That's bullshit. Most course outlines, including textbooks used for a course, are already available online. Additional material that teachers may produce to supplement their lesson plans are almost all produced on a computer. At my school, we all put such materials in folders for other teachers to share, so it would be a simple matter to make a public folder added to the school website. No big "additional workload."
You likely never wrote a lesson plan in your entire career. In my school districts, ESL was "taught" by a paraprofessional in the classroom while regular education teachers taught the material.

My lesson plans were recorded by hand in a planning book, in pencil, so they could be easily changed. Computer generated lesson plans were only used for observations.

I sometimes taught 4 different classes during the day. How about you?

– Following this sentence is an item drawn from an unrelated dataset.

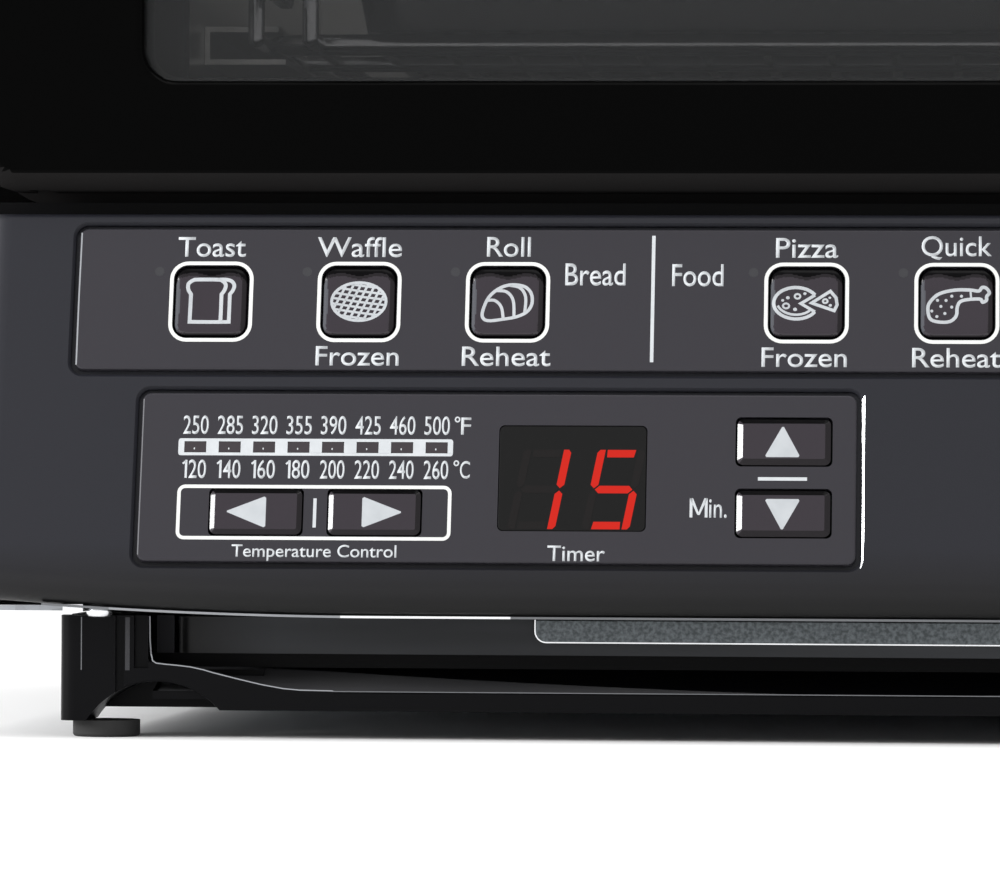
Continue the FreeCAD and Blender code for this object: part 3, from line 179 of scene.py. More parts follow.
# ------------------------------------------------------------ one look for each material slot
LOOK = {
    "shell_enamel": grain(principled("shell_enamel", (0.012, 0.012, 0.014), 0.38, 0.0, 0.3), 900, 0.12),
    "galvanised_steel": grain(
        mottle(
            principled("galvanised_steel", (0.4, 0.42, 0.44), 0.38, 1.0),
            (0.30, 0.31, 0.33), (0.46, 0.48, 0.51), 260, cells=True,
        ),
        1400, 0.15,
    ),
    "reflector_steel": grain(
        principled("reflector_steel", (0.56, 0.55, 0.53), 0.3, 1.0), 300, 0.1, stretch=(1, 6, 1)
    ),
    "black_plastic": grain(principled("black_plastic", (0.0024, 0.0024, 0.0030), 0.3, 0.0, 0.07), 2200, 0.1),
    # painted shade: darker towards the lip, between these two heights
    "fascia_plastic": grain(
        fade_down(
            principled("fascia_plastic", (0.019, 0.020, 0.026), 0.42, 0.0, 0.25),
            0.022, 0.036,
            (
                (0.1, (0.0015, 0.0015, 0.0015)),
                (0.42, (0.0072, 0.0070, 0.0085)),
                (0.9, (0.0122, 0.0126, 0.0172)),
            ),
        ),
        3200, 0.16,
    ),
    "plate_plastic": grain(principled("plate_plastic", (0.0255, 0.024, 0.0295), 0.34, 0.0, 0.25), 2600, 0.08),
    "key_plastic": grain(principled("key_plastic", (0.015, 0.010, 0.016), 0.14), 700, 0.02),
    "start_key_plastic": grain(principled("start_key_plastic", (0.015, 0.010, 0.016), 0.14), 700, 0.02),
    "feet_rubber": grain(principled("feet_rubber", (0.012, 0.012, 0.012), 0.7), 1500, 0.4),
    "quartz": clear_glass("quartz", (0.80, 0.80, 0.78), 0.12, 0.35),
    "filament": grain(principled("filament", (0.20, 0.18, 0.16), 0.5, 0.8), 1200, 0.3),
    "ceramic": grain(principled("ceramic", (0.66, 0.62, 0.55), 0.7), 500, 0.2),
    "chromed_wire": mottle(
        principled("chromed_wire", (0.55, 0.55, 0.56), 0.2, 1.0), 0.14, 0.26, 60, "Roughness"
    ),
    "tray_enamel": grain(principled("tray_enamel", (0.010, 0.010, 0.011), 0.22), 160, 0.08, 0.0003),
    "crumb_tray_steel": grain(
        mottle(
            principled("crumb_tray_steel", (0.02, 0.021, 0.024), 0.4, 0.5),
            (0.012, 0.013, 0.015), (0.028, 0.030, 0.034), 40, stretch=(0.2, 1, 3),
        ),
        700, 0.1,
    ),
    "door_plastic": grain(principled("door_plastic", (0.0008, 0.0008, 0.0008), 0.16, 0.0, 0.025), 600, 0.04),
    "pane": clear_glass("pane", (0.010, 0.011, 0.012), 0.03, 0.42),
    "handle_silver": grain(principled("handle_silver", (0.34, 0.34, 0.35), 0.3, 0.7), 1600, 0.08),
    "window_smoke": grain(principled("window_smoke", (0.0072, 0.0072, 0.0072), 0.3, 0.0, 0.12), 900, 0.03),
    "module_case": grain(principled("module_case", (0.01, 0.01, 0.01), 0.5), 900, 0.1),
    "lamp_lens": grain(principled("lamp_lens", (0.036, 0.030, 0.034), 0.3, 0.0, 0.25), 900, 0.05),
    "board_green": mottle(
        principled("board_green", (0.03, 0.12, 0.06), 0.4), (0.02, 0.09, 0.04), (0.04, 0.15, 0.08), 90
    ),
    "switch_black": grain(principled("switch_black", (0.02, 0.02, 0.02), 0.5), 900, 0.1),
    "cable_grey": grain(principled("cable_grey", (0.3, 0.3, 0.31), 0.5), 600, 0.1, stretch=(1, 1, 8)),
}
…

I often taught social studies and mathematics to multiple class periods. Imagine the difference in lesson plans for two diverse subjects like that.
 
No, I never did a lesson plan, but again, I'm not pretending to be a teacher

So you never did a curriculum? Never presented a curriculum to anyone? Was it a secret curriculum?
That's a stupid question! Our curriculum was dictated by the state standards and links posted on our school web page and in my course syllabus.

The constant updating of the instruction is where the increased workload falls.

I was not posting to you. God knows you couldn't teach a fish to swim!
 
....

I often taught social studies and mathematics to multiple class periods. Imagine the difference in lesson plans for two diverse subjects like that.

ESL, US History, World History, and Biology, depending on the day. You keep falling short of your goal here.
 
You have no idea what you're talking about.
I taught for 10 years in a huge school district in Florida. Our resident ESL population was quite unusual as the students were raised in households speaking Tagalog. Because of a nearby naval base (where I was stationed twice BTW) there was a significant Filipino population in my school alone.

As I said, ESL was handled by paraprofessionals, most of the time were monolingual at best. Unless they spoke Spanish or Tagolog, they were as useless as teats on a boar hog because the strategies they used simply did not work.